GLM-4-Voice，智谱开源版“Her”来了！_魔搭ModelScope社区-ModelScope魔搭社区

今天，智谱 AI 推出并开源端到端语音模型 GLM-4-Voice！GLM-4-Voice 能够直接理解和生成中英文语音，进行实时语音对话，并且能够遵循用户的指令要求改变语音的情感、语调、语速、方言等属性。

模型结构

GLM-4-Voice 由三个部分组成：

GLM-4-Voice-Tokenizer: 通过在 Whisper 的 Encoder 部分增加 Vector Quantization 并在 ASR 数据上有监督训练，将连续的语音输入转化为离散的 token。每秒音频平均只需要用 12.5 个离散 token 表示。
GLM-4-Voice-Decoder: 基于 CosyVoice 的 Flow Matching 模型结构训练的支持流式推理的语音解码器，将离散化的语音 token 转化为连续的语音输出。最少只需要 10 个语音 token 即可开始生成，降低端到端对话延迟。
GLM-4-Voice-9B: 在 GLM-4-9B 的基础上进行语音模态的预训练和对齐，从而能够理解和生成离散化的语音 token。

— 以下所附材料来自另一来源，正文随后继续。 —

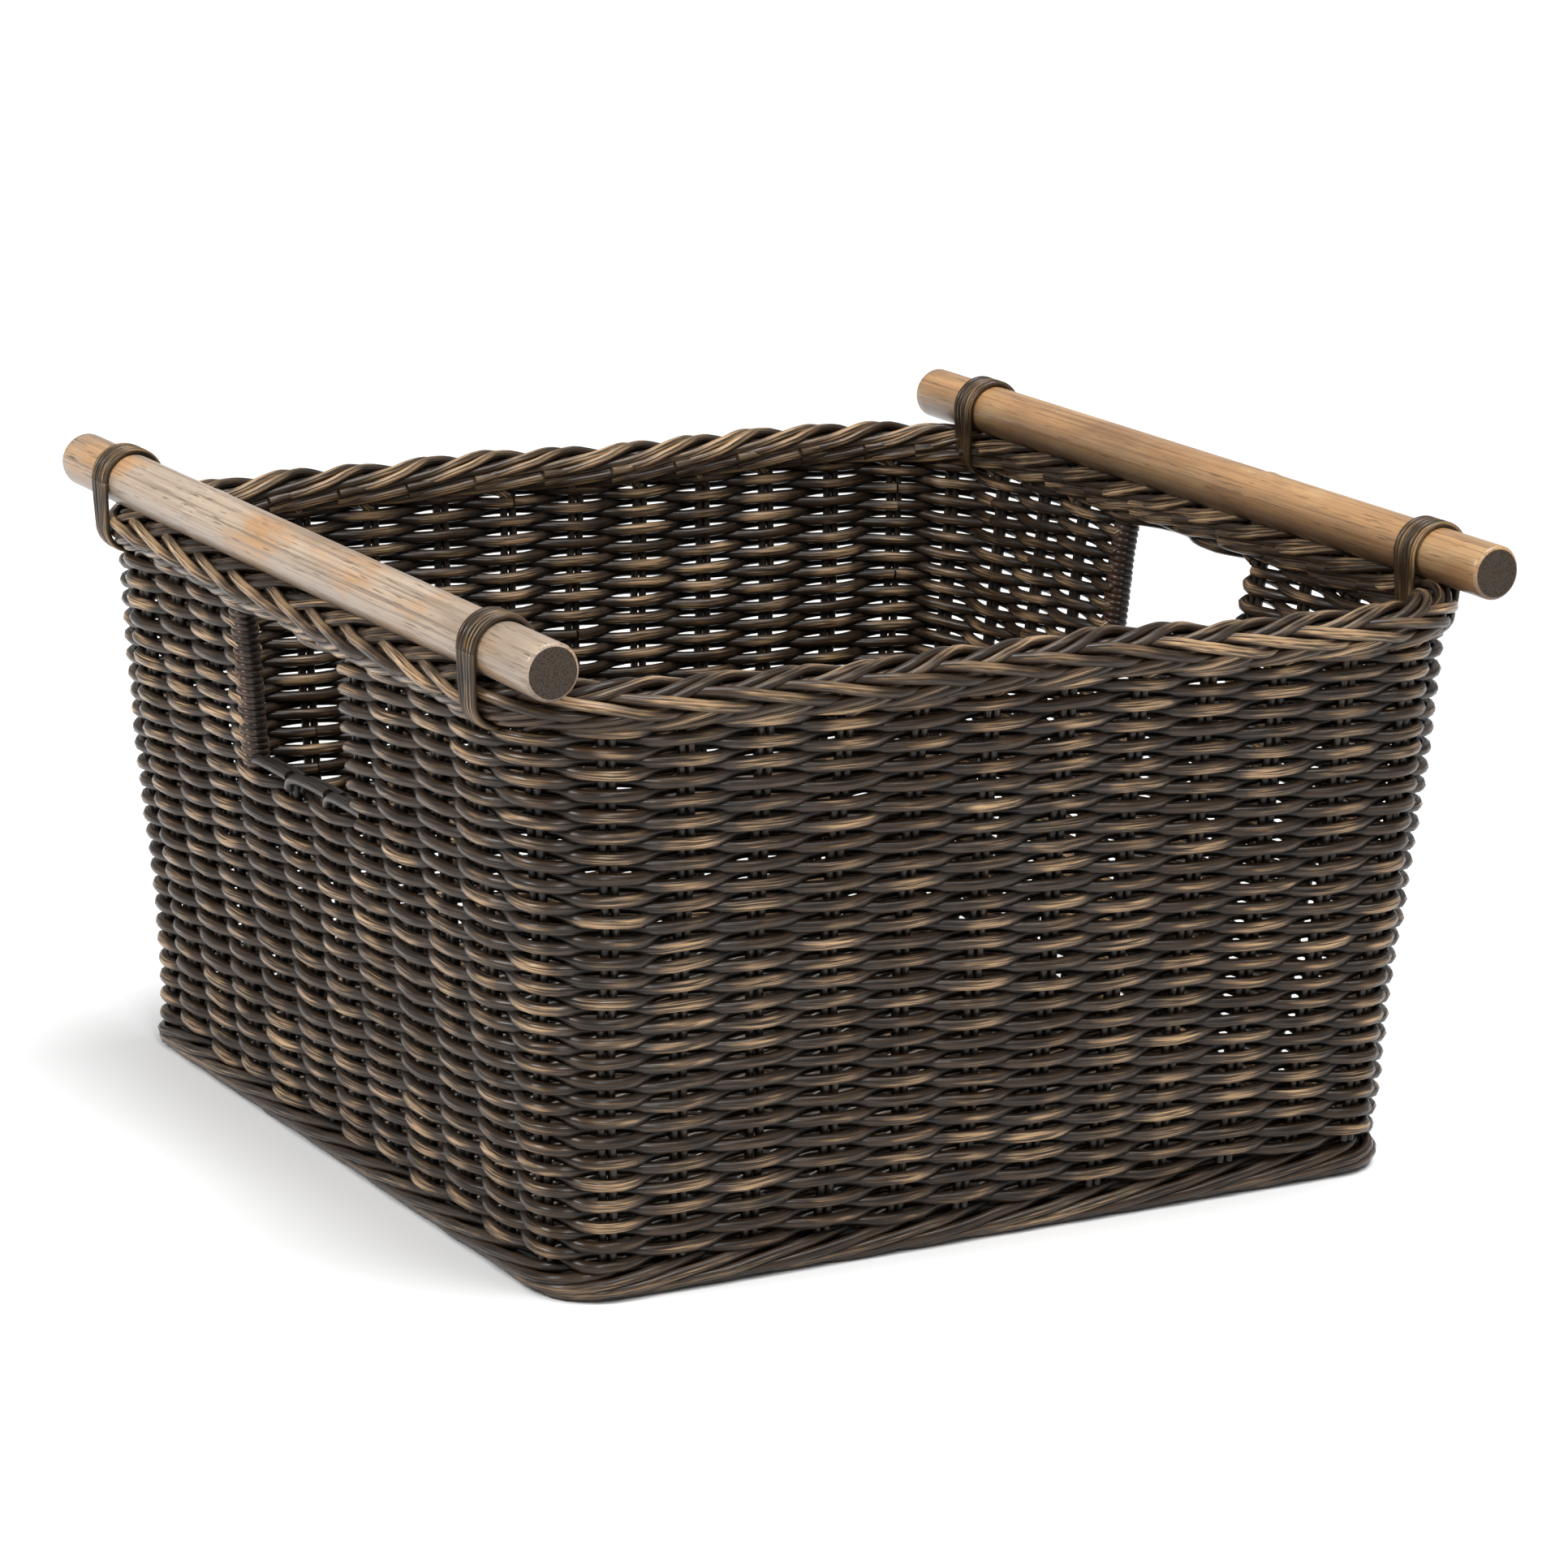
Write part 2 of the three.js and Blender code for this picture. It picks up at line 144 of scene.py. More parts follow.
# %% [markdown]
# ## Node maths as plain expressions
# Node trees are easier to read as formulas. `Wire` wraps one socket, so that
# `1 - mask` adds the Math node for it, and `Bench.add` makes any other node:
# its settings first, then what its sockets hold or are linked to.

# %% Wire and Bench


class Wire:
    """One output of a node in a tree."""

    def __init__(self, bench, socket):
        self.bench, self.socket = bench, socket

    def out(self, name):
        """Another output of the same node."""
        found = [s for s in self.socket.node.outputs if s.enabled and s.name == name]
        return Wire(self.bench, found[0])

    def __add__(self, other):
        return self.bench.maths("ADD", self, other)

    def __radd__(self, other):
        return self.bench.maths("ADD", other, self)

    def __sub__(self, other):
        return self.bench.maths("SUBTRACT", self, other)

    def __rsub__(self, other):
        return self.bench.maths("SUBTRACT", other, self)

    def __mul__(self, other):
        return self.bench.maths("MULTIPLY", self, other)

    def __rmul__(self, other):
        return self.bench.maths("MULTIPLY", other, self)

    def __truediv__(self, other):
        return self.bench.maths("DIVIDE", self, other)


class Bench:
    """A node tree that is being built."""

    def __init__(self, tree):
        self.tree = tree

    def add(self, kind, settings=None, inputs=None):
        """A new node; its first output that is in use comes back as a Wire."""
        node = self.tree.nodes.new(kind)
        for key, value in (settings or {}).items():
            setattr(node, key, value)
        for key, value in (inputs or {}).items():
            if isinstance(key, int):
                socket = node.inputs[key]
            else:
                socket = [s for s in node.inputs if s.enabled and s.name == key][0]
            if isinstance(value, Wire):
                self.tree.links.new(value.socket, socket)
            else:
                socket.default_value = value
        outs = [s for s in node.outputs if s.enabled]
        return Wire(self, outs[0]) if outs else node

    def maths(self, operation, *values):
        return self.add("ShaderNodeMath", {"operation": operation}, dict(enumerate(values)))

    def vector(self, operation, *values, scale=None):
        """Vector Math on up to two vectors, or a vector and a scale."""
        inputs = dict(enumerate(values))
        if scale is not None:
            inputs[3] = scale
        return self.add("ShaderNodeVectorMath", {"operation": operation}, inputs)

    def ease(self, value, low, high):
        """A smooth step from 0 to 1 while value goes from low to high."""
        return self.add("ShaderNodeMapRange", {"interpolation_type": "SMOOTHSTEP"},
                        {0: value, 1: low, 2: high})


# %% [markdown]
# ## The tree that turns guide lines into rods
# A basket is hundreds of round rods, each on its own path. Modelling them one
# by one would fix their shape for good. Here the script only draws thin guide
# lines, and one Geometry Nodes tree makes the rods: it lifts a weaver in and
# out of the wall as a cosine of its phase, makes it a little uneven as hand
# work is, sweeps a circle along it, and keeps two things for the finish: the
# rod's own grain coordinates, and how far out of the wall each point stands.

# %% The rod tree
CREST_FULLNESS = 1.25                             # 0 is a plain cosine, more is a flatter crest
OWN_WOBBLE, SHARED_WOBBLE = 45.0, 9.0             # bends in a metre, of one rod and of the wall
SWELLINGS, SWELL = 30.0, 0.2                      # thick places in a metre, and how much they add
OWN_SHIFT, SWELL_SHIFT = 97.0, 31.0               # sets the noise of one rod apart from the next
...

预训练方面，为了攻克模型在语音模态下的智商和合成表现力两个难关，研究团队将 Speech2Speech 任务解耦合为“根据用户音频做出文本回复”和“根据文本回复和用户语音合成回复语音”两个任务，并设计两种预训练目标，分别基于文本预训练数据和无监督音频数据合成语音-文本交错数据以适配这两种任务形式。GLM-4-Voice-9B 在 GLM-4-9B 的基座模型基础之上，经过了数百万小时音频和数千亿 token 的音频文本交错数据预训练，拥有很强的音频理解和建模能力。

对齐方面，为了支持高质量的语音对话，研究团队设计了一套流式思考架构：根据用户语音，GLM-4-Voice 可以流式交替输出文本和语音两个模态的内容，其中语音模态以文本作为参照保证回复内容的高质量，并根据用户的语音指令要求做出相应的声音变化，在最大程度保留语言模型智商的情况下仍然具有端到端建模的能力，同时具备低延迟性，最低只需要输出 20 个 token 便可以合成语音。

模型体验

模型链接

GLM-4-Voice-Tokenizer：

https://modelscope.cn/models/ZhipuAI/glm-4-voice-tokenizer

GLM-4-Voice-9B：

https://modelscope.cn/models/ZhipuAI/glm-4-voice-9b

GLM-4-Voice-Decoder：

https://modelscope.cn/models/ZhipuAI/glm-4-voice-decoder

模型效果体验

体验链接：

https://modelscope.cn/studios/ZhipuAI/GLM-4-Voice-Demo/summary

小程序体验：

模型实战实践

模型推理

环境准备：

git clone https://github.com/THUDM/GLM-4-Voice.git
 
pip install matcha-tts torchaudio hyperpyyaml
cd GLM-4-Voice

# 如果出现环境问题，可以运行以下命令
pip install -r requirements.txt

然后进去`GLM-4-Voice`的目录下运行以下代码：

import os
import uuid
from typing import List, Optional, Tuple

import torch
import torchaudio
from flow_inference import AudioDecoder
from modelscope import snapshot_download
from speech_tokenizer.modeling_whisper import WhisperVQEncoder
from speech_tokenizer.utils import extract_speech_token
from transformers import AutoModel, AutoTokenizer, GenerationConfig, WhisperFeatureExtractor


class GLM4Voice:

    def _prepare_model(self):
        model_path = snapshot_download('ZhipuAI/glm-4-voice-9b')
        decoder_path = snapshot_download('ZhipuAI/glm-4-voice-decoder')
        tokenizer_path = snapshot_download('ZhipuAI/glm-4-voice-tokenizer')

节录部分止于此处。